You become ‘El Roi - the God who sees’ when you are celebrating your child’s first steps. You become “Jehovah Jireh - the God who provides” when you hold someone’s hand during chemo treatments. There in the every day actions and relationships are mirroring God’s character in a myriad of ways.

Each season of life will require a different process of transformation. A reed isn’t forged in the fire. Nor can a chalice be made by cutting the metal with a knife. Whatever your current forum of formation, it’s needed to produce something very specific.

3) Each brings a unique GIFT to the world.

Because after the preparation, these different vessels are ready to be filled for their intended use.

As Houselander says,

In what way are we to fulfill the work of giving Christ life in us?

Does He ask to be sung, to be uttered as the Word?

Does He ask to be sacrificed, to be lifted up and to draw all men to Him?

Does He ask to be fostered, swaddled, cherished, the little unfledged bird in the human heart?

So many ways to gestate and birth God’s Kingdom in our day! We often have rigid ideas of what it means to make contributions in this world through achievements and production, and those things do have a place. But God’s Kingdom comes in many different forms throughout our lives.

What is your emptiness pointing you toward this year?

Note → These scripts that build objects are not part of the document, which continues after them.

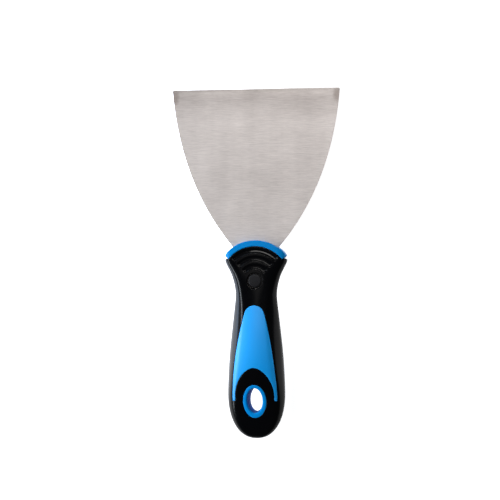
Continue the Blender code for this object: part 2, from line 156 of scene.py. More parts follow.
# cap and rivet
RIVET_HOLE_RADIUS = 2.6
WELL_RADIUS = 4.75
CAP_RADIUS = 3.75
CAP_TOP = 6.1
CAP_CROWN = 0.012  # fall of the crowned top, per mm squared
CAP_ROUND_START = 3.3
CAP_ROUND = 0.45
FLANGE_RADIUS = 4.5
FLANGE_TOP = 4.6
FLANGE_BOTTOM = 3.4

# mesh density
BODY_STEP = 0.8
BODY_CLEAR = 0.42  # least distance from the plain grid to other points
COLLAR_CLEAR = 0.35
BLADE_STEP = 3.0
BLADE_CLEAR = 1.0
GRIND_CLEAR = 1.2
BLADE_GRID = ((-50.0, -40.0), (50.0, 112.0))
GRIND_LINE = np.linspace(-19, 19, 20)  # points across the blade, where its taper starts
FINE_STEP = 0.3
FINE_ALONG = 0.45  # spacing along a fine row
FINE_MARGIN = 0.6  # from the well and from the collar
FINE_CLEAR = 0.2
FINE_HALF_DEGREES = 62.0  # how far round the cap the fine rows of the grooves run
EDGE_ROWS = ((0.0, 0.16), (0.12, 0.05), (0.3, 0.0), (0.5, 0.0))  # (distance in from an edge, drop there)
GROOVE_ROWS = (-0.7, -0.3, 0.1, 0.5, 0.85, 1.1, 1.4, 1.95, 2.45, 3.1)  # between the profile's points
GROOVE_CLEAR = (1.0, 3.5)  # inside and outside a lip, where these rows replace the even ones
HALVINGS = 40

# studio, in metres and degrees
FLOOR_HALF = 4.0
FLOOR_GAP = 0.0001
WINDOW_LIGHT = (0.84, 0.92, 1.0)
WARM_LIGHT = (1.0, 0.97, 0.95)
OVERHEAD_LIGHT = (1.0, 0.96, 0.93)
CAMERA_DISTANCE = 1000.0  # mm
CAMERA_AIM = (-3.65, 18.15, 0.0)  # mm, in the tool's frame
CAMERA_YAW = 9.1
CAMERA_PITCH = 0.7
CAMERA_ROLL = -0.2
VIEW_WIDTH = 296.3  # mm that the picture spans at the aim
SENSOR = 36.0


# -------------------------------------------------------------- the CAD frame


def tool_matrix():
    """From the tool's frame in mm to the CAD frame in metres.

    The blade's two faces give its lean, and the caps give its origin."""
    axes = {m["name"]: Vector(m["axis"]) for m in frame["record"]["mounts"]}
    normal = (axes["blade_front"] - axes["blade_back"]).normalized()
    lean = math.atan2(normal.y, normal.z)
    corners = [*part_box("cap_front"), *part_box("cap_back")]
    low = Vector([min(c[i] for c in corners) for i in range(3)])
    high = Vector([max(c[i] for c in corners) for i in range(3)])
    return Matrix.Translation((low + high) / 2) @ Matrix.Rotation(-lean, 4, "X") @ Matrix.Scale(0.001, 4)


TOOL = tool_matrix()


def cad_y(y):
    """The CAD frame's y, in metres, of a distance along the tool."""
    return (TOOL @ Vector((0.0, y, 0.0))).y


# ---------------------------------------------------------------- shape rules


def smooth(t):
    """An even step from 0 to 1."""
    t = np.clip(t, 0.0, 1.0)
    return t * t * (3 - 2 * t)


def curve_through(pairs):
    """The natural cubic curve through (distance, size) pairs, as a function."""
    at, size = np.array(sorted(pairs)).T
    gap = np.diff(at)
    count = len(at)
    system = np.eye(count)
    right = np.zeros(count)
    for i in range(1, count - 1):
        system[i, i - 1:i + 2] = gap[i - 1], 2 * (gap[i - 1] + gap[i]), gap[i]
        right[i] = 6 * ((size[i + 1] - size[i]) / gap[i] - (size[i] - size[i - 1]) / gap[i - 1])
    curl = np.linalg.solve(system, right)

    def read(y):
        y = np.clip(y, at[0], at[-1])
        i = np.clip(np.searchsorted(at, y) - 1, 0, count - 2)
        a, b, h = at[i + 1] - y, y - at[i], gap[i]
        return ((curl[i] * a**3 + curl[i + 1] * b**3) / (6 * h)
                + (size[i] / h - curl[i] * h / 6) * a + (size[i + 1] / h - curl[i + 1] * h / 6) * b)

    return read


width_at = curve_through(WIDTHS)
height_at = curve_through(HEIGHTS)
crest_at = curve_through(CRESTS)
DOME_LENGTH = DOME_START_Y - BUTT_Y


def along(v):
    """Distance along the handle for the surface coordinate v, which keeps its pace round the butt."""
    turn = np.clip((DOME_START_Y - v) / DOME_LENGTH, 0.0, math.pi / 2)
    return np.where(v > DOME_START_Y, v, DOME_START_Y - DOME_LENGTH * np.sin(turn))


def unroll(y):
    """The surface coordinate v for a distance along the handle."""
    share = np.clip((DOME_START_Y - y) / DOME_LENGTH, 0.0, 1.0)
    return np.where(y > DOME_START_Y, y, DOME_START_Y - DOME_LENGTH * np.arcsin(share))


def dome(y):
    """Share of the full section that is left at y, as the butt rounds off."""
    share = np.clip((DOME_START_Y - y) / DOME_LENGTH, 0.0, 1.0)
    return (1 - share**DOME_POWER) ** (1 / DOME_POWER)


def bezier(a, b, c, t):
    """A quadratic curve from a to c, pulled towards b."""
    return (1 - t) ** 2 * a + 2 * t * (1 - t) * b + t * t * c


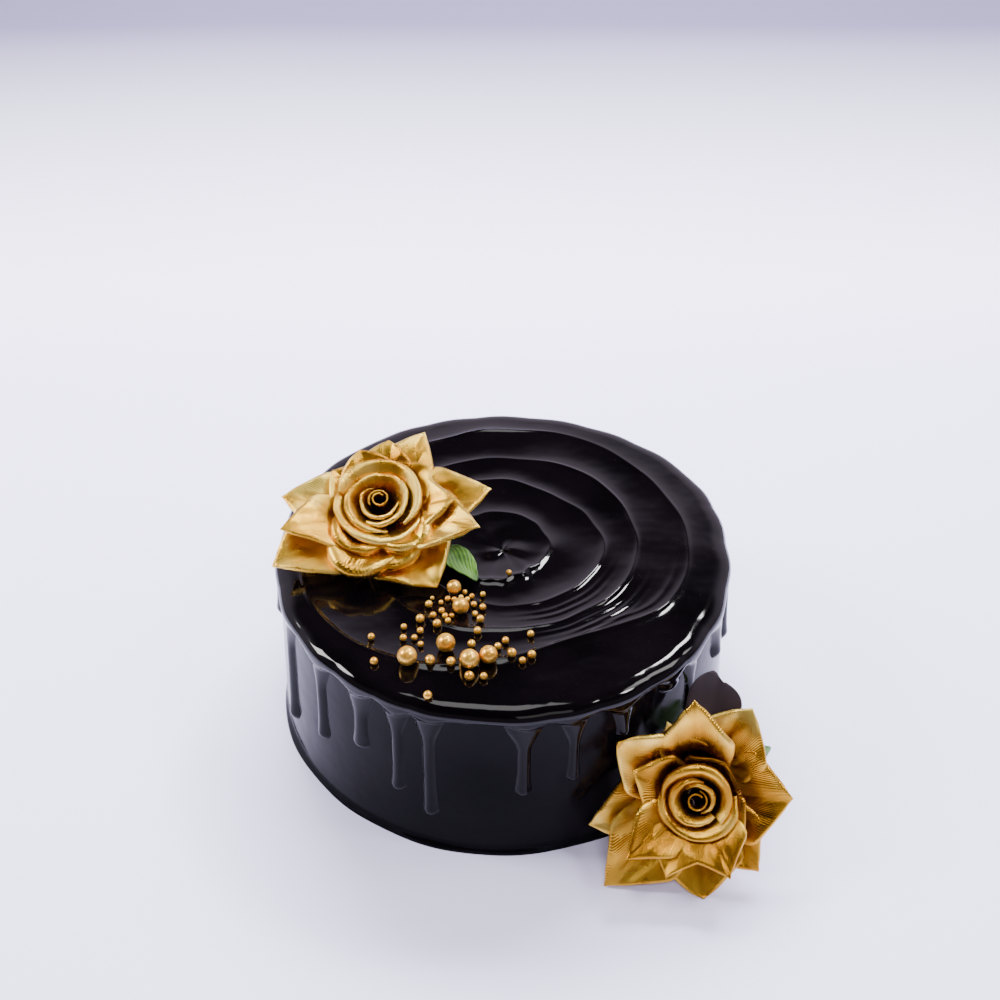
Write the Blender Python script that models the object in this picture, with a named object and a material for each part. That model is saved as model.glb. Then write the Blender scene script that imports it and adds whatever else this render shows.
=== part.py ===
# A round chocolate cake under a dark poured glaze, with two gold fabric roses, leaves and gold sugar pearls.
# Metres, +Z up. The origin is the middle of the cake's underside, and the front of the cake faces -Y.
import math

import bmesh
import bpy
from mathutils import Matrix, Vector
from mathutils.bvhtree import BVHTree

# Driving dimensions, in metres
MM = 0.001
CAKE_BASE_RADIUS = 98.0 * MM
CAKE_TOP_RADIUS = 94.8 * MM
CAKE_HEIGHT = 77.6 * MM
FOOT_RADIUS = 99.6 * MM
FOOT_HEIGHT = 4.0 * MM
GLAZE_TOP = 80.6 * MM
RIM_RISE = 2.6 * MM
SHOULDER_WIDTH = 8.0 * MM
SHOULDER_DEPTH = 5.0 * MM
DRIP_DEPTH = 2.9 * MM
CONTACT_GAP = 0.3 * MM
CAKE_SIDES = 56
PETAL_THICKNESS = 0.9 * MM
LEAF_THICKNESS = 0.9 * MM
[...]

A new song for a new season?

A season of sacrifice?

Or the simplicity of finding God in relationship and the ordinary life?

Whatever lies ahead, may you make room for God to plant new seeds. And may our emptiness prepare us to become more like Mary this coming year.

She was a reed through which the Eternal Love was to be piped as a shepherd's song.

She was the flowerlike chalice into which the purest water of humanity was to be poured, mingled with wine, changed to the crimson blood of love, and lifted up in sacrifice.

She was the warm nest rounded to the shape of humanity to receive the Divine Little Bird.